With Jones not having to worry about 2021’s EDGE experiment any longer, he can do what he does best for all of 2022 — which could lead to a better bottom line than the nine sacks he racked up last year. That constant pressure from the inside could also make sacks easier for defensive ends Frank Clark and George Karlaftis.

While the unit finished fifth in team pressure rate, it earned the fourth-fewest sacks last season. Jones’ consistent interior presence should help boost that production.

3. Clyde Edwards-Helaire had four total touches on third downs

NFL: Kansas City Chiefs at Los Angeles Chargers Gary A. Vasquez-USA TODAY Sports

Edwards-Helaire had two carries and two catches on third down. Compare that to his rookie season, in which he had nine rushing opportunities and four catches in those scenarios. In 2021, only 2% of his touches happened on third down; in 2020, that rate was 6%.

This statistic backs up what was very obvious: whether it was because of their blocking, pass-catching or big-play abilities, the Chiefs strongly preferred Darrel Williams and Jerick McKinnon as their third-down running backs.

With Williams gone, Edwards-Helaire has an opportunity to see more snaps on passing downs, which should boost his overall impact and get him closer to maximizing the skillset that made him a first-round pick.

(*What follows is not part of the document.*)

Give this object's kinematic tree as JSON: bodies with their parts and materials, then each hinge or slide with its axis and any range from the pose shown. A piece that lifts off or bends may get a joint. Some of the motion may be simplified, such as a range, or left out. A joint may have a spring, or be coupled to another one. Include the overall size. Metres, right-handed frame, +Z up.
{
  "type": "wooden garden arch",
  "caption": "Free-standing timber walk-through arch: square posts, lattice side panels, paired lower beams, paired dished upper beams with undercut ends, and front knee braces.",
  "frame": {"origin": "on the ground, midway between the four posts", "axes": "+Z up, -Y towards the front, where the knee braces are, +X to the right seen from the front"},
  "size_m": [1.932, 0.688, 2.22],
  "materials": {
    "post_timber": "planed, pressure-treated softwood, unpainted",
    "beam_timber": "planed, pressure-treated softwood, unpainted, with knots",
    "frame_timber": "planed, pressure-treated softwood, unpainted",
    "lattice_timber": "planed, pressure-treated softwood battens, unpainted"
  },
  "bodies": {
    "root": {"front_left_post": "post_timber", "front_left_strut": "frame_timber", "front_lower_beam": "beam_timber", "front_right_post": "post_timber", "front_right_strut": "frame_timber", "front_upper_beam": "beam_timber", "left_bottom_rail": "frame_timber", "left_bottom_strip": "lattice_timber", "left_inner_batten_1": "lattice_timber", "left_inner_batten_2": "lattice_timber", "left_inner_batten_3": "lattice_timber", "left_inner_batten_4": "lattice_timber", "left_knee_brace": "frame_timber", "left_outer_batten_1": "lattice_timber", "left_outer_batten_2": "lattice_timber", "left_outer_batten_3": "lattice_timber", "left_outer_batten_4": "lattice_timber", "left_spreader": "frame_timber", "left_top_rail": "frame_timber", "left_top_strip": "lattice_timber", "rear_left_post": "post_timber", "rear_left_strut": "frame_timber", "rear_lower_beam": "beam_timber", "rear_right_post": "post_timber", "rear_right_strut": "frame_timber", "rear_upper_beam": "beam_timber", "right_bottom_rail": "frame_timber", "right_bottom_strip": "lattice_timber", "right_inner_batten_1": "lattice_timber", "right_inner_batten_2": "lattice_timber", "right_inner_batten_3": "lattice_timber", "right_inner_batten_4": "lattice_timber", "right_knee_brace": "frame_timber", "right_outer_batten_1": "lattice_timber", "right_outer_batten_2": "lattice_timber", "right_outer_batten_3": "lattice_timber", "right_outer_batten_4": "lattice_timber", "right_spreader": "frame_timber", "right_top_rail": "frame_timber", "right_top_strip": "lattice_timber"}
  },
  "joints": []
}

Still, re-signing McKinnon could signify that the team would again prefer the veteran for that spot. In training camp, this makes it that much more critical for Edwards-Helaire to prove he can get it done.

4. The Chiefs’ defense allowed the highest yards per possession and second-most yards per play

The unit ranked second-worst in rushing yards per attempt and fourth-worst in net passing yards per attempt.

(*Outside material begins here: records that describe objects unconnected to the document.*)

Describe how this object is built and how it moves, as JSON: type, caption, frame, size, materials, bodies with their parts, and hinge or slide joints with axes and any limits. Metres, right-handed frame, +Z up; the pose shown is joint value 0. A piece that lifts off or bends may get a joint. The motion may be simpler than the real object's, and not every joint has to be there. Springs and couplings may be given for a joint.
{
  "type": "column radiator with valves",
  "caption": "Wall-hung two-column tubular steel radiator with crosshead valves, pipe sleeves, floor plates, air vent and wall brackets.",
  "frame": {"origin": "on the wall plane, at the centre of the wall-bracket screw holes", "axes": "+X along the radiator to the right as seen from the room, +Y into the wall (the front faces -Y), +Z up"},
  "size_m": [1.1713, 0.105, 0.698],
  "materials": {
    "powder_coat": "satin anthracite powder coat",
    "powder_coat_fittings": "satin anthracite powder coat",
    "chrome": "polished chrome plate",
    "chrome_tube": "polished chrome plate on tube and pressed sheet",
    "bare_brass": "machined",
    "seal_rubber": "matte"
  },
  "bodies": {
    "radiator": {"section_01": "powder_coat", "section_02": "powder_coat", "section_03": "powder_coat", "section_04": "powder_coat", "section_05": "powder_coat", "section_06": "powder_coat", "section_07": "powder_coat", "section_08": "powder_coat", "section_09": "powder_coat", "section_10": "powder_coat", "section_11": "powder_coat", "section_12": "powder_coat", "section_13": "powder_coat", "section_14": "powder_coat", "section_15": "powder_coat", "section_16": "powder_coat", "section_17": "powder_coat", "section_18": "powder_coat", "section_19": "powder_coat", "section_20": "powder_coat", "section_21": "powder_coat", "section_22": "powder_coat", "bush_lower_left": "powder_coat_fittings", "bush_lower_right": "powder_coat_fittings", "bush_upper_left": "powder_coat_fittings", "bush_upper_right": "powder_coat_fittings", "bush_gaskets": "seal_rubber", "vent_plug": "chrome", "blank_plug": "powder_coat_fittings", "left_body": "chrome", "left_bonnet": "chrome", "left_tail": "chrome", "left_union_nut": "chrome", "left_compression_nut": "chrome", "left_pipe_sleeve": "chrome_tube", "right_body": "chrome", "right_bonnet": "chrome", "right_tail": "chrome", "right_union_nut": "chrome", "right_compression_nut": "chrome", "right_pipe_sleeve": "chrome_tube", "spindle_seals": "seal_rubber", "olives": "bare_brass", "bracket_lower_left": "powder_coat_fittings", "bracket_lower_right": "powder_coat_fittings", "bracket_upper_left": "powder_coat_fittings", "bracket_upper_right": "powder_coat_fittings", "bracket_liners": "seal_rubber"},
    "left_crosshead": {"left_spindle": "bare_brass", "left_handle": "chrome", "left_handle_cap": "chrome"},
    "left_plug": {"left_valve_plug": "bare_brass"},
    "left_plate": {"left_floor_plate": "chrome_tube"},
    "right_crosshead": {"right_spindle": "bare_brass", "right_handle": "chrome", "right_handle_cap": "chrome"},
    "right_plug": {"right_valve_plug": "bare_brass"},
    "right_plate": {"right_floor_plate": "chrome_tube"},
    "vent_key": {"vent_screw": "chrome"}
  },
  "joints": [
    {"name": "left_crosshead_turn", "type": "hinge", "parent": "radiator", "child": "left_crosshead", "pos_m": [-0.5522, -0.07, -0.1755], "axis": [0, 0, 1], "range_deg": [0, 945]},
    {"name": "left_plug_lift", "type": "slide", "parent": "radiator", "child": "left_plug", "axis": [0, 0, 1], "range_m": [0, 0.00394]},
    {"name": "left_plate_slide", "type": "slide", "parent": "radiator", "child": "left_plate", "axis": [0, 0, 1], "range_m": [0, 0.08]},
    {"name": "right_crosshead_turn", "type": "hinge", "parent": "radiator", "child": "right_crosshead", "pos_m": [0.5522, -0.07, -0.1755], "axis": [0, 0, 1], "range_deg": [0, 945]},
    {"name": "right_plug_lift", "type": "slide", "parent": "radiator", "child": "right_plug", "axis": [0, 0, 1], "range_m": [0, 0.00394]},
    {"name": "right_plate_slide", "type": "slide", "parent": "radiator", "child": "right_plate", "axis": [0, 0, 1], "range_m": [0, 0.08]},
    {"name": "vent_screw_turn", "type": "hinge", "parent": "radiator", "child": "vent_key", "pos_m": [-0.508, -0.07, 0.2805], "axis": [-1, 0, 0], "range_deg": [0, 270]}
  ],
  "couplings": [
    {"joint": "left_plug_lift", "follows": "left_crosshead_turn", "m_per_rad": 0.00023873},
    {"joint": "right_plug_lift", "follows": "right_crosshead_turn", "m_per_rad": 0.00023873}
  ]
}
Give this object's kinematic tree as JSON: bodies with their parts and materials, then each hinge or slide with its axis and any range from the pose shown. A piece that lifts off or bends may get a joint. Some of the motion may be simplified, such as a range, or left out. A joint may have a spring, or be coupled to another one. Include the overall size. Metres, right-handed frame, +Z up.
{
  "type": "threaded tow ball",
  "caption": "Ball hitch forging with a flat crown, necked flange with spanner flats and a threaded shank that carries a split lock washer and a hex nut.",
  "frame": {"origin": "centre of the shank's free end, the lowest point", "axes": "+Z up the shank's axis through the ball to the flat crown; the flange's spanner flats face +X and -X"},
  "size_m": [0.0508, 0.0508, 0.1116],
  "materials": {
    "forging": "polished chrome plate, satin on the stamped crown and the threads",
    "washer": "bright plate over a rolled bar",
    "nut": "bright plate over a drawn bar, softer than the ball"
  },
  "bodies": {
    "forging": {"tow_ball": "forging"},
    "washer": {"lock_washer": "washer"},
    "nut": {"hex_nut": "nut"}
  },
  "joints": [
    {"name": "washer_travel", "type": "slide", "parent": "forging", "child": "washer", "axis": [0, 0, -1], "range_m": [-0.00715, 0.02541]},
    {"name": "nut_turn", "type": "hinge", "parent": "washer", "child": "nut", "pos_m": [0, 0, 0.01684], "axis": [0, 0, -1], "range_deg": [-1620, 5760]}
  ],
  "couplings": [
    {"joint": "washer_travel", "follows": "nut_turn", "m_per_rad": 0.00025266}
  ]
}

While a fun stretch towards the end of the season — including two matchups against Pittsburgh Steelers quarterback Ben Roethlisberger halfway out the door — made the defense’s overall performance easier to stomach, there were problems from Week 1 all the way to the bitter end.

It’s a big part of why there was so much defensive turnover this offseason. But sometimes, that’s all it takes to get a jump start. A new look — one with which opponents are less familiar — can naturally result in improved production; think of the team’s early years under defensive coordinator Bob Sutton. This can be especially true if some of the new players are upgrades over their predecessors. As a whole, we should expect the unit to improve.

5. Players with 42% of 2021 special-teams snaps will not return in 2022 — including the top 4 players

NFL: Dallas Cowboys at Kansas City Chiefs Denny Medley-USA TODAY Sports

In recent seasons, four staples of the Chiefs’ special teams have been safety Armani Watts, wide receiver Marcus Kemp and linebackers Dorian O’Daniel and Ben Niemann. These players led the unit in snaps last season — and all of them are gone. Other key players like safety Dan Sorensen, cornerback Mike Hughes and wide receiver Byron Pringle are also not returning.

It’s a reminder that as much turnover as we will see on both offense and defense, the third phase of the game will have a lot of room for key players. The returning snap leader will be tight end Noah Gray, which may give him an advantage in the tight end room.

One of the other top returning players is cornerback Chris Lammons — and even he is facing the possibility of a multi-game suspension.

During training camp, it will be worth taking note of the players who stand out on special teams. They could represent the next wave of players for whom special-teams coordinator Dave Toub will pound the table.